**Supplied data**
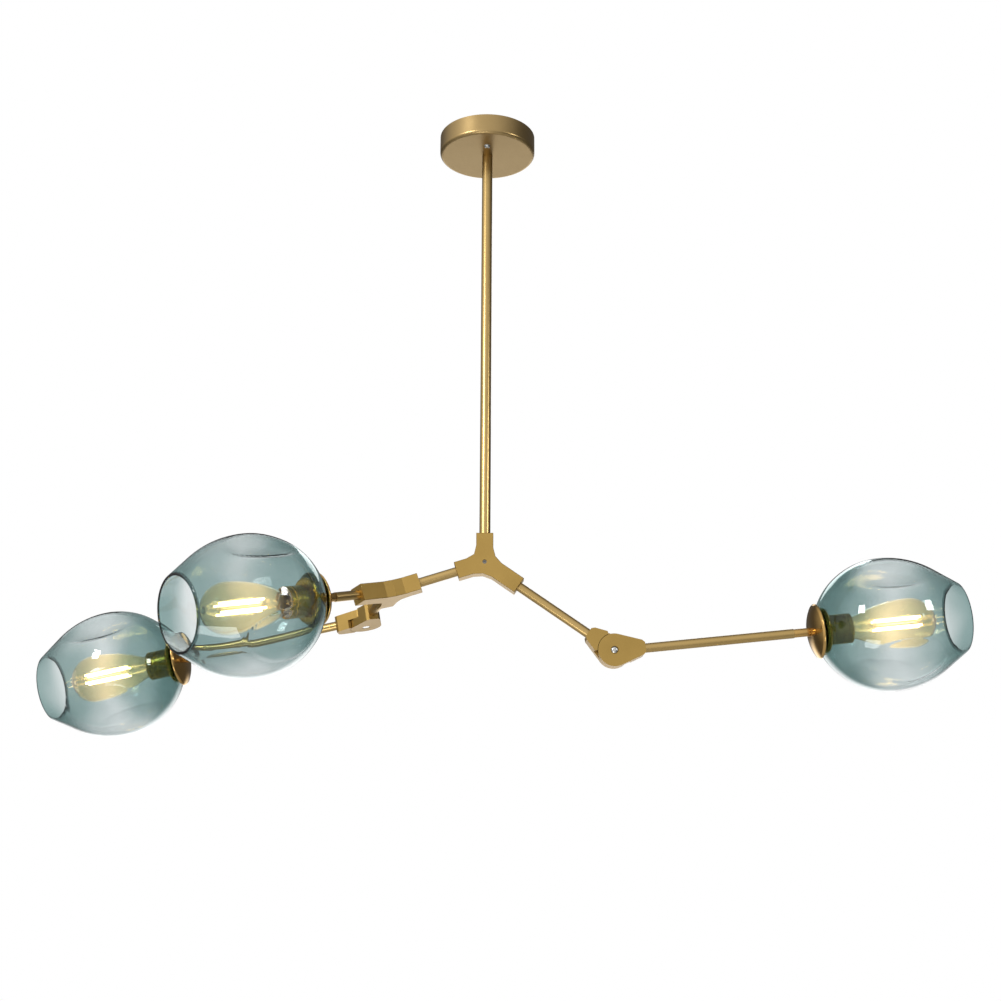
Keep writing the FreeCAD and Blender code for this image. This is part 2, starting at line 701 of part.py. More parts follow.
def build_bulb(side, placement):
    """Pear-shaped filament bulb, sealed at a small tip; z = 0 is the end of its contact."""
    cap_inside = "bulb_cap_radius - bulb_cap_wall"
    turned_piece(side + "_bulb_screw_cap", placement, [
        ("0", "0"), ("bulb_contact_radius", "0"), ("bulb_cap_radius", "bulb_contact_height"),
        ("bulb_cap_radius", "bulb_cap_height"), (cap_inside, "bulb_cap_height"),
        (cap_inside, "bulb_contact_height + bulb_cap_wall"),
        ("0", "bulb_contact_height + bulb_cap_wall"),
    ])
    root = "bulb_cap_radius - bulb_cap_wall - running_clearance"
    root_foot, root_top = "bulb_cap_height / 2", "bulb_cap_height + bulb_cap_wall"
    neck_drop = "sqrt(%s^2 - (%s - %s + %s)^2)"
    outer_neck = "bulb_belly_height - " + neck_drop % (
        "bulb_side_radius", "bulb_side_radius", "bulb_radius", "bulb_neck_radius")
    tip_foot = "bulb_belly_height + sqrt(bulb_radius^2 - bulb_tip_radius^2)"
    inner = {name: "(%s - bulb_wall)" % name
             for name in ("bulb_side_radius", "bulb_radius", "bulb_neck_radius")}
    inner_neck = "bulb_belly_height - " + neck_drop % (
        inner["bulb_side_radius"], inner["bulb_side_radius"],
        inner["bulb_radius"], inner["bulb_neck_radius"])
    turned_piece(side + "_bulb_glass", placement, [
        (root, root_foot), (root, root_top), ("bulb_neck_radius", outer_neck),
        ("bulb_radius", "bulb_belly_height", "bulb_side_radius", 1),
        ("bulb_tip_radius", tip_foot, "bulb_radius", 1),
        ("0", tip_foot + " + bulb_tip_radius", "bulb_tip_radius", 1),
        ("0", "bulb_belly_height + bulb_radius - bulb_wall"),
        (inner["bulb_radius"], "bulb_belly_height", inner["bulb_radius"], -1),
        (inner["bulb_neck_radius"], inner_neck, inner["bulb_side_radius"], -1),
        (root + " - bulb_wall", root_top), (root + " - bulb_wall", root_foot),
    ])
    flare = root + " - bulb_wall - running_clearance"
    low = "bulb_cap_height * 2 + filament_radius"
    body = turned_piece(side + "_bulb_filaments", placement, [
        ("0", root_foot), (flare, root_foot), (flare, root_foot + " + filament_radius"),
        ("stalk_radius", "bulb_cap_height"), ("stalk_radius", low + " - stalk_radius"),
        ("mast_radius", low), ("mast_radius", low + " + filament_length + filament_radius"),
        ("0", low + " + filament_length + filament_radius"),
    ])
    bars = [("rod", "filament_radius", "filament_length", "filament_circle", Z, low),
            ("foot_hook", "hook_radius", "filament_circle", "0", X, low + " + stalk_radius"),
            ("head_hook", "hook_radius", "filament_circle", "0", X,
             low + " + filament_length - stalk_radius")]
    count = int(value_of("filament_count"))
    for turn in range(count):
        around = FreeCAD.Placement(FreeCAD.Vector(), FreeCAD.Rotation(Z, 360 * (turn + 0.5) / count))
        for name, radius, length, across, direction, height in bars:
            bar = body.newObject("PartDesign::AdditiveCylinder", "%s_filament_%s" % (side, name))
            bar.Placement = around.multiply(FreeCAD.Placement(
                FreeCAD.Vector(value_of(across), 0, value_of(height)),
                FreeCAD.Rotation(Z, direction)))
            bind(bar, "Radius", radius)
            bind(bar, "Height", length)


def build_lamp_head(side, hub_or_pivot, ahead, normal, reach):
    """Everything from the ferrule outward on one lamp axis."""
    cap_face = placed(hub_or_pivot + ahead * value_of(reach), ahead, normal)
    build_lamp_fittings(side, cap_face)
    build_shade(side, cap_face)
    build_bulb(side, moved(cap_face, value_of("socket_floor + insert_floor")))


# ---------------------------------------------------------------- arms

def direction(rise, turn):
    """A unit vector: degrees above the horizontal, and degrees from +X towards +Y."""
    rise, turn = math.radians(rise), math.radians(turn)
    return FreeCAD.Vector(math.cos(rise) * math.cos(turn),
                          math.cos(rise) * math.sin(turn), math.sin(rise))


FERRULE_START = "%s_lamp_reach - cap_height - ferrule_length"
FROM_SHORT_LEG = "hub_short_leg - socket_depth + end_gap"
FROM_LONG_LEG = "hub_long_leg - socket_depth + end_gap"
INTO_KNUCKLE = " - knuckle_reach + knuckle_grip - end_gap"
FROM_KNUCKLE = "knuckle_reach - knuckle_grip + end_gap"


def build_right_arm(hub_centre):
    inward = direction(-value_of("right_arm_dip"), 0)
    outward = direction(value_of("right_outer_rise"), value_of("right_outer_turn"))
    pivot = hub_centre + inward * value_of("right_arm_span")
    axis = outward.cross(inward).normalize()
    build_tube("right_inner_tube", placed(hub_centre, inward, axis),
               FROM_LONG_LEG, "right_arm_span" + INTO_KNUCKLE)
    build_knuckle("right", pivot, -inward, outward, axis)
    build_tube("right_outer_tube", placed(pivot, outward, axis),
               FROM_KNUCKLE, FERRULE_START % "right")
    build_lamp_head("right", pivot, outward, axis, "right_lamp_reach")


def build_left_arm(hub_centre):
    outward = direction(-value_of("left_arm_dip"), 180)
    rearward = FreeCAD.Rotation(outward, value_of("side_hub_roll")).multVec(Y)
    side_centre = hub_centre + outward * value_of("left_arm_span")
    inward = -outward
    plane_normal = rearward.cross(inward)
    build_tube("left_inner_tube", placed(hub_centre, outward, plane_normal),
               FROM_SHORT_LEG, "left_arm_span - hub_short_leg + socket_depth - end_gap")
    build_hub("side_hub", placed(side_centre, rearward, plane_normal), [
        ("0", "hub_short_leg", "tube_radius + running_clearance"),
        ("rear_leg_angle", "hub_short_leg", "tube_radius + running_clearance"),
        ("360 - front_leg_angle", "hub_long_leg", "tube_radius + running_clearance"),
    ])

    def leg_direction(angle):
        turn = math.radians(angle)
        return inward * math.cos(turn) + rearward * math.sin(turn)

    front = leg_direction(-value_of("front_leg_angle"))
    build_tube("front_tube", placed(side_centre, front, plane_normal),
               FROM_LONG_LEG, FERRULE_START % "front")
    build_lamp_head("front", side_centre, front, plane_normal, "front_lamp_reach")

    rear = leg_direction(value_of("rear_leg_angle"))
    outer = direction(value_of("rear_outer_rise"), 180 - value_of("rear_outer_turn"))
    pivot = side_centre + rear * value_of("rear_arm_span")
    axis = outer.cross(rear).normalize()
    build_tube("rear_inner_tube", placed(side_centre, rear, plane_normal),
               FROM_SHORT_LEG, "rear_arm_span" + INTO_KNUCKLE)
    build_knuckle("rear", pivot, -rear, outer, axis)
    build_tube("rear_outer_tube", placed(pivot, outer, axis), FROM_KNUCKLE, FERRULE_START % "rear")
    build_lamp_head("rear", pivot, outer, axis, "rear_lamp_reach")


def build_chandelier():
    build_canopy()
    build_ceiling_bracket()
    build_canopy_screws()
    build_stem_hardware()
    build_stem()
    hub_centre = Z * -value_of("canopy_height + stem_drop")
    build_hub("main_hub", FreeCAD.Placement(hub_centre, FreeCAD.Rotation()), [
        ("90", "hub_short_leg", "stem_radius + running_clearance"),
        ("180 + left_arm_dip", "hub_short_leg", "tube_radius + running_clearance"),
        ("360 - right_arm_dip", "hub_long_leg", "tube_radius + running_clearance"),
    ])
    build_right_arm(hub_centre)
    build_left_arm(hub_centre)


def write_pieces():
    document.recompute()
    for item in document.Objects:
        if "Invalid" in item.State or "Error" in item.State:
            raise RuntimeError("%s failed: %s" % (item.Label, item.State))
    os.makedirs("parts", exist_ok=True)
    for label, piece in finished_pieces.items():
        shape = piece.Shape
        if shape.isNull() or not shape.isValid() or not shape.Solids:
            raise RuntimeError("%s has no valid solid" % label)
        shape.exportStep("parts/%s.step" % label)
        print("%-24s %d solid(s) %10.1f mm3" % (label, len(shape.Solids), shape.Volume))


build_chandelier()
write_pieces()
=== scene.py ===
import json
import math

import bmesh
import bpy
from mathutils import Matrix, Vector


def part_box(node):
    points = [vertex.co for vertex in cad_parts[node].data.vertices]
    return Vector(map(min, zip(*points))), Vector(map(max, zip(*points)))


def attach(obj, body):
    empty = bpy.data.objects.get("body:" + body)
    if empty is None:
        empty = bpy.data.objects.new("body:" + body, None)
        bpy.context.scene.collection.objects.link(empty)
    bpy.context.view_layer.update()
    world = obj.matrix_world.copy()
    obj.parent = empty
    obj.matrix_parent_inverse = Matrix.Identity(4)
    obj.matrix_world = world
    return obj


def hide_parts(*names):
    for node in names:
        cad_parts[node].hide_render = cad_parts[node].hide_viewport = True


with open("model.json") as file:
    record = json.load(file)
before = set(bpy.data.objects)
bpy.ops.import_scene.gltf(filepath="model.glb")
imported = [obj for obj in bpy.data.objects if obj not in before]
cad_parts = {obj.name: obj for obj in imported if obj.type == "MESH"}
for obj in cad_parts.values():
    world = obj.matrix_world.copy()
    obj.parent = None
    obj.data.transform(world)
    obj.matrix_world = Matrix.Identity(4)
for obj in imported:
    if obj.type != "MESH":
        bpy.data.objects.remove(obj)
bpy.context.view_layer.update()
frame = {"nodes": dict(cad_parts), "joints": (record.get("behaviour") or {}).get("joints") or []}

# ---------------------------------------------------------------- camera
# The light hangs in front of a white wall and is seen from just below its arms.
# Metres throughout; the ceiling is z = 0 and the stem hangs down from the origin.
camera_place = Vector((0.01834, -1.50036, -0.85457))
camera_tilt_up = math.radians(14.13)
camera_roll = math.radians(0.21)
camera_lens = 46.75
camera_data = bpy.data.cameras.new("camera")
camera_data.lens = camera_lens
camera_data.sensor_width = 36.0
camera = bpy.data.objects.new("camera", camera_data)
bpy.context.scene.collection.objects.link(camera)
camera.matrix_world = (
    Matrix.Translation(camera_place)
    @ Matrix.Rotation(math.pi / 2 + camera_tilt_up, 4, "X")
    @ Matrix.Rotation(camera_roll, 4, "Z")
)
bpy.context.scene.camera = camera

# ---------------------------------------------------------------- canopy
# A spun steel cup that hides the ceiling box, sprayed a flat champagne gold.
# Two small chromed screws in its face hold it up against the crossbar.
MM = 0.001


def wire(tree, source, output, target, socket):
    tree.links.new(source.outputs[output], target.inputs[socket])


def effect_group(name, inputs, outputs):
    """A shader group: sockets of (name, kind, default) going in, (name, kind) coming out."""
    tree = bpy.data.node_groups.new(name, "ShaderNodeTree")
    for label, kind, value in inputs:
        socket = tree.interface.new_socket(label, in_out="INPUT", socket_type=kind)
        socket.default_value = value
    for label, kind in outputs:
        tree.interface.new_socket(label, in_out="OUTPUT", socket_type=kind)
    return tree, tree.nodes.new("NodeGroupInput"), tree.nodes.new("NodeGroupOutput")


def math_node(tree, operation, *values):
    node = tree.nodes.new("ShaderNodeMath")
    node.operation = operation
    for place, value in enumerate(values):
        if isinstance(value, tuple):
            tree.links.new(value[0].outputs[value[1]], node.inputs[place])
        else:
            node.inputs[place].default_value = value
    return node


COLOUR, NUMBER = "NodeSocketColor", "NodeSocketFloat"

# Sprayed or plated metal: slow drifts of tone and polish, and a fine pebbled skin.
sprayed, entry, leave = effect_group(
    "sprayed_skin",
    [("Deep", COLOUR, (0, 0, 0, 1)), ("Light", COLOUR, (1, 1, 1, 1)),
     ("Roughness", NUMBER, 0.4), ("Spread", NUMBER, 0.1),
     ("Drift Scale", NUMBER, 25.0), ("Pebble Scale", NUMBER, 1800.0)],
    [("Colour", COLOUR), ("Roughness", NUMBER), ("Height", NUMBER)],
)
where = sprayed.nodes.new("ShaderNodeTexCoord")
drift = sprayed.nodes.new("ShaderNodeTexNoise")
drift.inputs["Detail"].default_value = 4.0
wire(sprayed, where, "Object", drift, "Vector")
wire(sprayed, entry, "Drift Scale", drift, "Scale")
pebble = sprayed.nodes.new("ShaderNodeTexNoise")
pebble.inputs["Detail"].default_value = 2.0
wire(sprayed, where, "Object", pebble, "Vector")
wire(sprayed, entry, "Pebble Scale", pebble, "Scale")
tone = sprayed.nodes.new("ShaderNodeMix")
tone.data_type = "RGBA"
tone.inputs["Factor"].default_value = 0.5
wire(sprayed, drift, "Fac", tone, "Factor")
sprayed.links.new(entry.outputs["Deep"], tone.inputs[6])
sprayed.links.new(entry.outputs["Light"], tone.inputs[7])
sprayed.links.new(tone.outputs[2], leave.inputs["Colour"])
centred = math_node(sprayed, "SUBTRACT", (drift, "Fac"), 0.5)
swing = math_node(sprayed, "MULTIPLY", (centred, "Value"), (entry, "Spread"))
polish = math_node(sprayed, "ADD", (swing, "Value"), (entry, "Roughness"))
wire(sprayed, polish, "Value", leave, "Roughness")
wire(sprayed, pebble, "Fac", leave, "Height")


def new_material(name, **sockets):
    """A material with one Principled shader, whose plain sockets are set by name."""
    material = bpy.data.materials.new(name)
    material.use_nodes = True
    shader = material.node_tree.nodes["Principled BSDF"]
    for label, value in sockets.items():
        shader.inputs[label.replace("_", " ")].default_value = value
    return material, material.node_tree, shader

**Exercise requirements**
The line with "for item in" marks the start and the line with "imported = [obj" marks the end; transcribe every line in that stretch, unchanged.

**Answer to this exercise**
    for item in document.Objects:
        if "Invalid" in item.State or "Error" in item.State:
            raise RuntimeError("%s failed: %s" % (item.Label, item.State))
    os.makedirs("parts", exist_ok=True)
    for label, piece in finished_pieces.items():
        shape = piece.Shape
        if shape.isNull() or not shape.isValid() or not shape.Solids:
            raise RuntimeError("%s has no valid solid" % label)
        shape.exportStep("parts/%s.step" % label)
        print("%-24s %d solid(s) %10.1f mm3" % (label, len(shape.Solids), shape.Volume))


build_chandelier()
write_pieces()
=== scene.py ===
import json
import math

import bmesh
import bpy
from mathutils import Matrix, Vector


def part_box(node):
    points = [vertex.co for vertex in cad_parts[node].data.vertices]
    return Vector(map(min, zip(*points))), Vector(map(max, zip(*points)))


def attach(obj, body):
    empty = bpy.data.objects.get("body:" + body)
    if empty is None:
        empty = bpy.data.objects.new("body:" + body, None)
        bpy.context.scene.collection.objects.link(empty)
    bpy.context.view_layer.update()
    world = obj.matrix_world.copy()
    obj.parent = empty
    obj.matrix_parent_inverse = Matrix.Identity(4)
    obj.matrix_world = world
    return obj


def hide_parts(*names):
    for node in names:
        cad_parts[node].hide_render = cad_parts[node].hide_viewport = True


with open("model.json") as file:
    record = json.load(file)
before = set(bpy.data.objects)
bpy.ops.import_scene.gltf(filepath="model.glb")
imported = [obj for obj in bpy.data.objects if obj not in before]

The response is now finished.